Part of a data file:
** BEGIN **

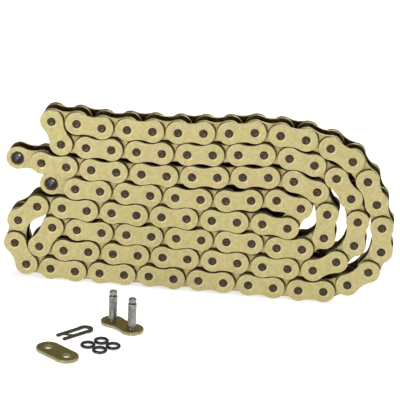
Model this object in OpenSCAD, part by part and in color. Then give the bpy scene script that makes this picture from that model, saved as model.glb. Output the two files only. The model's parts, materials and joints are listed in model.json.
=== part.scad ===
// Sealed roller chain for a motorcycle final drive, laid in eight rows and
// standing on its edge, with its loose connecting link set out on the floor.
// Pins run along Y, +Z is up, and the origin is the middle of the footprint.

/* [Chain] */
// Distance between two pins
pitch = 15.875; // [15.5:0.025:16.2]
// Gap between a pair of inner plates, where the sprocket tooth runs
inner_width = 7.94; // [6.4:0.02:9.6]
// Thickness of every plate
plate_t = 2.0; // [1.6:0.05:2.4]
// Radius of a plate's rounded ends
plate_r = 7.3; // [6.6:0.05:7.35]
// Half the height of a plate at its waist
waist_r = 5.9; // [5.2:0.05:6.2]
// Room for the seal between an inner and an outer plate
seal_gap = 1.05; // [0.8:0.05:1.5]

/* [Pins and rollers] */
// Radius of a chain pin
pin_r = 2.62; // [2.4:0.01:2.7]
// How far a riveted pin end stands proud of its plate
pin_proud = 0.85; // [0.3:0.05:1.2]
// Outer radius of a bush
bush_r = 3.65; // [3.4:0.01:3.8]
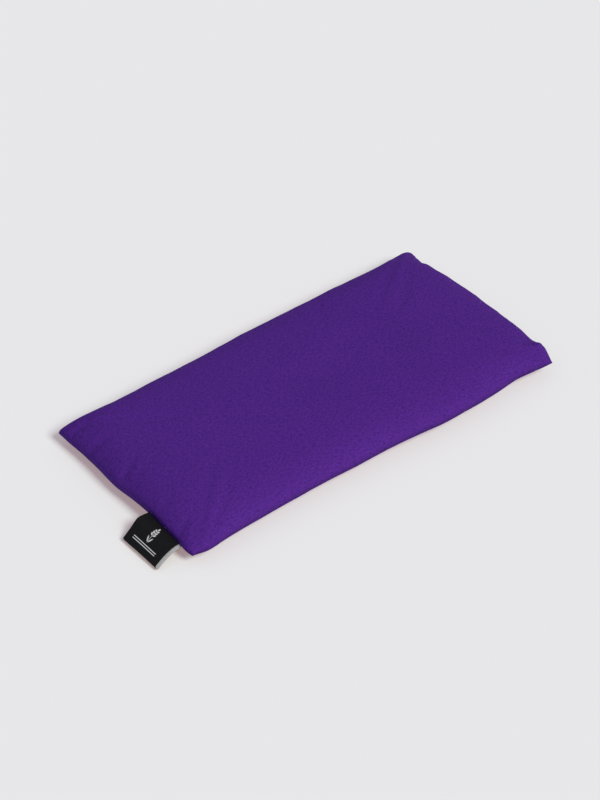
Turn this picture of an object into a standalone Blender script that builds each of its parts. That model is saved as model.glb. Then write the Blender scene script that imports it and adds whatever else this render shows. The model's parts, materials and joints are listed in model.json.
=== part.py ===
"""Eye pillow: a cotton cover, open at one short end, on a calico bag of linseed and lavender.

X runs along the pillow, with the label at the -X end and the cover's mouth at the +X end.
Y runs across it, and Z is up. The origin is the centre of the underside, at rest on a table.
"""
from dataclasses import dataclass
from math import cos, pi, radians, sin, sqrt

import bmesh
import bpy
from mathutils import Vector

# Overall size of the pillow as it lies, in metres
LENGTH = 0.232
WIDTH = 0.112
THICKNESS = 0.019
SEAM_HEIGHT = 0.0085

# Cloth, thread and clearances
COVER_CLOTH = 0.00035
BAG_CLOTH = 0.00035
THREAD_RADIUS = 0.000125
CROWN_CLEARANCE = 0.0004
BASE_CLEARANCE = 0.0003
EDGE_SLIT = 0.00015

# Shape of the swell: how square it stays towards the ends and the sides
END_POWER = 8.0
SIDE_POWER = 3.6
BASE_FLATTENING = 1.35
PULL_IN = 0.0006

# Seam allowances and hems, turned in
COVER_ALLOWANCE = 0.0065
BAG_ALLOWANCE = 0.004
COVER_FOLD = 0.00125
BAG_FOLD = 0.0009
COVER_SPREAD = 0.00065
BAG_SPREAD = 0.00045
MOUTH_LIP = 0.0045
FOLD_DEPTH = 0.0012
FOLD_INSET = 0.0009
SPREAD_END = 0.008
SPREAD_START = 0.014
THREAD_INSET = 0.0022
THREAD_DROP = 0.0004
THREAD_CORNER = 0.002
MOUTH_THREAD_INSET = 0.0040

# Inner bag and its filling
BAG_INSET = 0.008
FILLING_INSET = 0.0048
FILLING_EDGE = 0.001

# Woven label, folded double and sewn into the end seam
LABEL_WIDTH = 0.027
LABEL_LENGTH = 0.018
LABEL_CENTRE_Y = -0.0315
LABEL_LAYER = 0.0003
LABEL_LAYER_GAP = 0.0004
LABEL_ROOT_DROOP = radians(8.0)
LABEL_TIP_DROOP = radians(38.0)
LABEL_HINGE_X = -LENGTH / 2 - 0.0001
LABEL_TAIL_START = 0.0017
LABEL_TAIL_END = 0.0060
LABEL_TAIL_LOW = 0.0001
LABEL_TAIL_THICKNESS = 0.00035

# Fineness of the meshes
COVER_GRID = (20, 12)
BAG_GRID = (16, 10)
LABEL_STEPS = 9
LABEL_FOLD_STEPS = 4
THREAD_STEPS = 8

# Colours
PURPLE = (0.065, 0.016, 0.19)
PURPLE_THREAD = (0.05, 0.014, 0.15)
CALICO = (0.74, 0.68, 0.56)
CALICO_THREAD = (0.80, 0.77, 0.70)
LINSEED = (0.24, 0.11, 0.045)
LABEL_BLACK = (0.010, 0.010, 0.012)

TOP = 1
BOTTOM = -1


@dataclass(frozen=True)
class Bag:
    """A flat bag, measured from the plane of its seam."""

    half_length: float
    half_width: float
    rise: float
    fall: float
    slit: float
    fold: float
    lip: float
    spread: float
    allowance: float
    cloth: float
    grid: tuple


COVER = Bag(
    half_length=LENGTH / 2,
    half_width=WIDTH / 2,
    rise=THICKNESS - SEAM_HEIGHT,
    fall=SEAM_HEIGHT,
    slit=EDGE_SLIT,
    fold=COVER_FOLD,
    lip=MOUTH_LIP,
    spread=COVER_SPREAD,
    allowance=COVER_ALLOWANCE,
    cloth=COVER_CLOTH,
    grid=COVER_GRID,
)

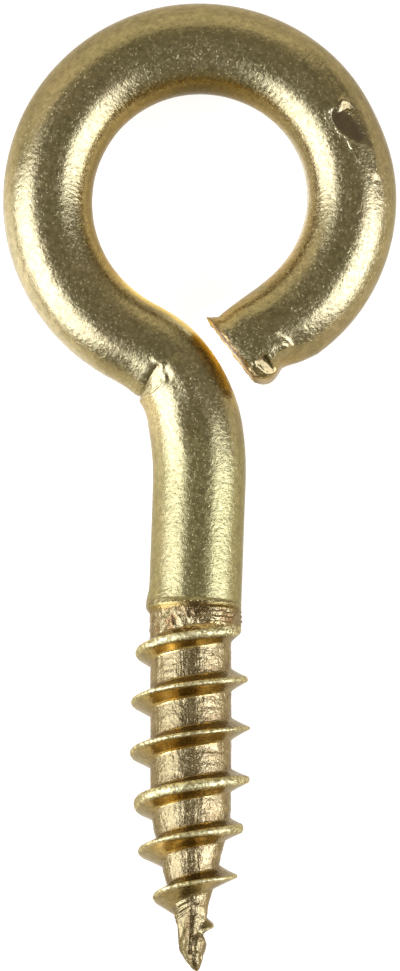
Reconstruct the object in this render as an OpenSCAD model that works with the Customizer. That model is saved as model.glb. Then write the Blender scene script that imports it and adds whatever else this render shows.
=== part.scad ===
// Screw eye: one length of round brass-plated wire, bent into an open eye at one
// end and rolled with a coarse wood-screw thread and a gimlet point at the other.
// Millimetres, +Z up. It lies on its eye and on the crest of its thread, with the
// eye towards +Y and the point towards -Y.

/* [Wire] */
// Diameter of the round wire, along the straight shank
wire_d = 2.84; // [2.7:0.01:2.9]
// How much the wire's radius changes from one bend to the next, as bending draws it
draw = 0.02; // [0.016:0.002:0.024]

/* [Eye] */
// Radius of the eye, to the middle of the wire
eye_r = 4.67; // [4.55:0.01:4.9]
// Where the even part of the eye starts, counted from +X
eye_from = -45; // [-55:1:-35]
// Where the even part of the eye ends and the wire runs down to the neck
eye_to = 150; // [140:1:160]
// Radius of the last stretch before the free end, which is bent less
tail_r = 5.8; // [5.4:0.1:6.4]
// Distance from the middle of the eye to the face of the cut end
cut_reach = 2.35; // [2.1:0.05:2.6]
// Direction that the cut face looks in, counted from +X
cut_dir = 220; // [212:1:226]
// Depth of the nip that the cutter left in the outside of the wire
nip_depth = 0.3; // [0.1:0.05:0.4]

/* [Neck] */
// Radius of the wire as it runs down from the eye
run_r = 4.91; // [4.8:0.01:5.1]
// Turn of that run, in degrees
run_deg = 94; // [90:1:98]
// Radius of the tight bend back into the shank
neck_r = 3.2; // [3:0.05:3.6]
// Turn of the tight bend, in degrees
neck_deg = 51; // [46:1:56]
// Radius of the easy bend after it
ease_r = 8.3; // [7:0.1:10]
// Turn of the easy bend, in degrees
ease_deg = 15; // [11:1:19]
// Straight plain shank between the bends and the thread
shank_l = 3.83; // [3:0.01:6]
// Depth of the crease on the inside of the tight bend
crease_depth = 0.12; // [0.05:0.01:0.2]

/* [Thread] */
// Diameter over the crests of the thread
thread_d = 3.64; // [3.4:0.02:3.8]
// Diameter of the core between the crests
core_d = 2.47; // [2.3:0.01:2.6]
// Distance from one crest to the next
pitch = 1.517; // [1.4:0.001:1.7]
// Length of the thread and point
thread_l = 11.25; // [10.5:0.05:12.5]
// Width of a crest at its foot
rib_foot = 0.74; // [0.6:0.02:0.9]
// Width of the flat on top of a crest
rib_land = 0.12; // [0.06:0.02:0.2]
// How far the core stands off the middle of the wire
core_off = 0.13; // [0:0.01:0.15]

/* [Dent] */
// Depth of the flat that a knock left on the eye
dent_depth = 0.05; // [0.02:0.01:0.1]

/* [Hidden] */
$fn = 96;
wr = wire_d / 2;
// radius of the wire in each stretch: bending thins the eye and swells the neck
tail_w = wr - 2 * draw;
eye_w = wr - draw;
run_w = wr - 2 * draw;
neck_w = wr - draw;
ease_w = wr + draw;

// ---- the bends, followed from the eye down to the thread ----
function left(h) = [-sin(h), cos(h)];
function middle_of(p, h, r) = p + r * left(h);
// r is positive for a bend to the left and negative for one to the right
function bend_end(p, h, r, a) = middle_of(p, h, r) - r * left(h + sign(r) * a);

p1 = eye_r * [cos(eye_to), sin(eye_to)];
h1 = eye_to + 90;
p2 = bend_end(p1, h1, run_r, run_deg);
h2 = h1 + run_deg;
p3 = bend_end(p2, h2, -neck_r, neck_deg);
h3 = h2 - neck_deg;
p4 = bend_end(p3, h3, -ease_r, ease_deg);
h4 = h3 - ease_deg;
p5 = p4 + shank_l * [cos(h4), sin(h4)];

// ---- the thread: radius at a turn angle and a distance down the axis ----
SEG = 20;                 // flats round a turn, and steps along one pitch
step = pitch / SEG;
rows = floor((thread_l - 0.02) / step);
rib_start = 0.74;         // first crest, on the +X side
k = thread_l / 11.25;     // the taper keeps its proportions
core_r = core_d / 2;
rib_r = thread_d / 2;
// core: rolled collar below the shank, even length, taper, slim pilot, point
core_line = [[0, 1.03 * wr], [0.2, 1.03 * wr], [0.4 * k, 0.96 * wr], [0.95 * k, core_r],
             [6.1 * k, core_r], [7.0 * k, 0.9 * core_r], [8.3 * k, 0.67 * core_r],
             [9.1 * k, 0.42 * core_r], [9.8 * k, 0.34 * core_r],
             [10.5 * k, 0.33 * core_r], [11.25 * k, 0.02]];
// crest: grows over the first turn and dies away at the pilot
rib_line = [[0.4 * k, 0.8 * rib_r], [0.7 * k, 0.85 * rib_r], [1.5 * k, 0.93 * rib_r],
            [3.0 * k, rib_r], [5.3 * k, rib_r], [6.1 * k, 0.95 * rib_r],
            [7.5 * k, 0.88 * rib_r], [8.3 * k, 0.77 * rib_r], [9.0 * k, 0.65 * rib_r],
            [9.85 * k, 0.38 * rib_r], [10.2 * k, 0.2 * rib_r]];
function off_crest(f, t) =
    let (u = (t - rib_start) / pitch - f / 360) (u - round(u)) * pitch;
function rib_at(f, t) =
    let (d = off_crest(f, t), c = lookup(t, core_line),
         top = max(c, lookup(t - d, rib_line)),
         foot = rib_foot / 2, land = rib_land / 2,
         s = max(0, min(1, (foot - abs(d)) / (foot - land))))
    c + (top - c) * s;
// the core stands a little off the shank's middle, and the slim point leans back
function lean(t) =
    lookup(t, [[0, core_off], [0.2, core_off], [0.7, 0], [0.9 * thread_l, 0],
               [0.96 * thread_l, 0.02], [thread_l, 0.1]]);
function thread_point(i, j) =
    let (f = 360 * i / SEG, t = j * step, r = rib_at(f, t))
    [r * cos(f) + lean(t), r * sin(f), t];

thread_grid = [for (j = [0:rows]) for (i = [0:SEG - 1]) thread_point(i, j)];
count = (rows + 1) * SEG;

// ---- how it lies: the tilt at which eye and thread touch the floor together ----
axis_x = p5[0] - core_off;
far_y = eye_r;
function touch(y, z) =
    let (a = far_y - y, t = -z) atan2(t, a) - asin(eye_w / norm([a, t]));
tilt = max([for (q = thread_grid) if (q[1] < -wr) touch(p5[1] - q[2], q[1])]);
lift = eye_w + eye_r * sin(tilt);
// middle of the box that the object fills
run_mid = middle_of(p1, h1, run_r);
box_x = (eye_r + eye_w + run_mid[0] - run_r - run_w) / 2;
tip_y = (p5[1] - thread_l) * cos(tilt);
box_y = (eye_r * cos(tilt) + eye_w + tip_y) / 2;

// one bend: it starts at p with heading h; the thinner of two stretches runs on into
// its thicker neighbour by a tenth of a millimetre, at its start, its end or both
module bend(p, h, r, a, w, before = 0, after = 0) {
    m = middle_of(p, h, r);
    b = before / abs(r) * 180 / PI;
    f = after / abs(r) * 180 / PI;
    translate([m[0], m[1], 0])
        rotate([0, 0, r > 0 ? h - 90 - b : h + 90 - a - f])
            rotate_extrude(angle = a + b + f)
                translate([abs(r), 0]) circle(r = w);
}

module eye_ring() {
    rotate([0, 0, eye_from])
        rotate_extrude(angle = eye_to - eye_from)
            translate([eye_r, 0]) circle(r = eye_w);
    // the tail, sheared off to a face and nipped by the cutter
    difference() {
        translate((eye_r - tail_r) * [cos(eye_from), sin(eye_from), 0])
            rotate([0, 0, eye_from - 40])
                rotate_extrude(angle = 41)
                    translate([tail_r, 0]) circle(r = tail_w);
        // the cut face
        rotate([0, 0, cut_dir])
            translate([cut_reach, -8, -3]) cube([6, 16, 6]);
        // the inside is pressed to a straight line
        translate([0.237, -3.75, 0]) rotate([0, 0, 36])
            translate([-1, 0, -3]) cube([3.1, 2, 6]);
        // the nip on the outside
        translate([2.43 + 0.54 * cos(-57), -4.93 + 0.3 - nip_depth + 0.54 * sin(-57) - 0.27, -3])
            cylinder(r = 0.54, h = 6);
    }
}

module neck_and_shank() {
    bend(p1, h1, run_r, run_deg, run_w, before = 0.1, after = 0.1);
    bend(p2, h2, -neck_r, neck_deg, neck_w, after = 0.1);
    bend(p3, h3, -ease_r, ease_deg, ease_w);
    translate([p4[0], p4[1], 0])
        rotate([0, 0, h4]) rotate([0, 90, 0])
            translate([0, 0, -0.1]) cylinder(d = wire_d, h = shank_l + 0.18);
}

// one closed skin: helical crests, core and point
module thread() {
    faces = concat(
        [[for (i = [0:SEG - 1]) i]],
        [for (j = [0:rows - 1]) for (i = [0:SEG - 1])
            let (n = (i + 1) % SEG, a = j * SEG)
            each [[a + i, a + SEG + i, a + SEG + n], [a + i, a + SEG + n, a + n]]],
        [for (i = [0:SEG - 1]) [rows * SEG + i, count, rows * SEG + (i + 1) % SEG]]);
    translate([axis_x, p5[1], 0]) rotate([90, 0, 0])
        polyhedron(points = concat(thread_grid, [[0.1, 0, thread_l]]), faces = faces);
}

// the crease where the inside of the tight bend folded: a V round a quarter of the wire
module crease() {
    a = 0.45 * neck_deg;
    c = bend_end(p2, h2, -neck_r, a);
    translate([c[0], c[1], 0]) rotate([0, 0, h2 - a]) rotate([0, 90, 0])
        rotate([0, 0, 180]) rotate_extrude(angle = 95)
            polygon([[neck_w - crease_depth, 0], [neck_w + 0.2, 0.16], [neck_w + 0.2, -0.16]]);
}

// the flat that a knock left on the upper side of the eye
module dent() {
    rotate([0, 0, 27])
        translate([eye_r, 0, 0]) rotate([0, 14, 0])
            translate([-1, -1.2, eye_w - dent_depth]) cube([2, 2.4, 1]);
}

module screw_eye() {
    color([0.80, 0.70, 0.38])
        translate([-box_x, -box_y, lift]) rotate([-tilt, 0, 0])
            union() {
                difference() {
                    union() {
                        eye_ring();
                        neck_and_shank();
                    }
                    dent();
                    crease();
                }
                thread();
            }
}

screw_eye();
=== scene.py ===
"""Looks for the screw eye: one closed mesh along the wire, a procedural brass with painted reflections, highlights and
shade, a pale glowing floor with painted pools of light.
"""

import math

import bmesh
import bpy
import numpy as np
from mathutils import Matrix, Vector


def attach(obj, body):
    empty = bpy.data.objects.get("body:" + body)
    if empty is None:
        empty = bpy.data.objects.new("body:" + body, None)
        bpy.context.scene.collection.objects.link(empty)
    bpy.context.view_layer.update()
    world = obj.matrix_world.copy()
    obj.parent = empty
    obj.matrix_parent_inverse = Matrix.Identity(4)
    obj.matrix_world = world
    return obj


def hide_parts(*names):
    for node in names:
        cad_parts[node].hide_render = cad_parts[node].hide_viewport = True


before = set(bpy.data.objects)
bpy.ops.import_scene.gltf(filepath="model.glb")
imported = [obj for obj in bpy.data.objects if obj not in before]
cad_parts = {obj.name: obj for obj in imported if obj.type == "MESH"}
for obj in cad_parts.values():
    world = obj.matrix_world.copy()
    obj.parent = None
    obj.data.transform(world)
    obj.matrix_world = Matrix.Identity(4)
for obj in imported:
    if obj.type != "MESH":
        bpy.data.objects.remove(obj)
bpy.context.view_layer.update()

# ------------------------------------------------------------------ sizes, in mm
WIRE_R = 1.42           # the straight shank
EYE_R = 4.67            # middle of the wire
RUN_R, RUN_DEG = 4.91, 94.0
NECK_R, NECK_DEG = 3.2, 51.0
EASE_R, EASE_DEG = 8.3, 15.0
SHANK_L = 3.83
EYE_TO = 150.0
TAIL_FROM = -53.8       # where the wire starts to be squeezed towards the cut
CORE_OFF = 0.13
PITCH = 1.517
RIB_START = 0.74
THREAD_L = 11.25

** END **

Task directions:
In this exercise, copy only the lines from the opening line of the material through the line where "of the footprint." appears.

Solved problem:
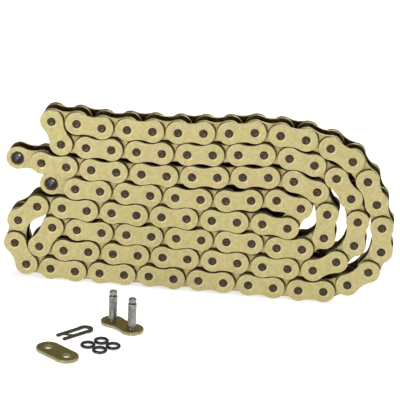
Model this object in OpenSCAD, part by part and in color. Then give the bpy scene script that makes this picture from that model, saved as model.glb. Output the two files only. The model's parts, materials and joints are listed in model.json.
=== part.scad ===
// Sealed roller chain for a motorcycle final drive, laid in eight rows and
// standing on its edge, with its loose connecting link set out on the floor.
// Pins run along Y, +Z is up, and the origin is the middle of the footprint.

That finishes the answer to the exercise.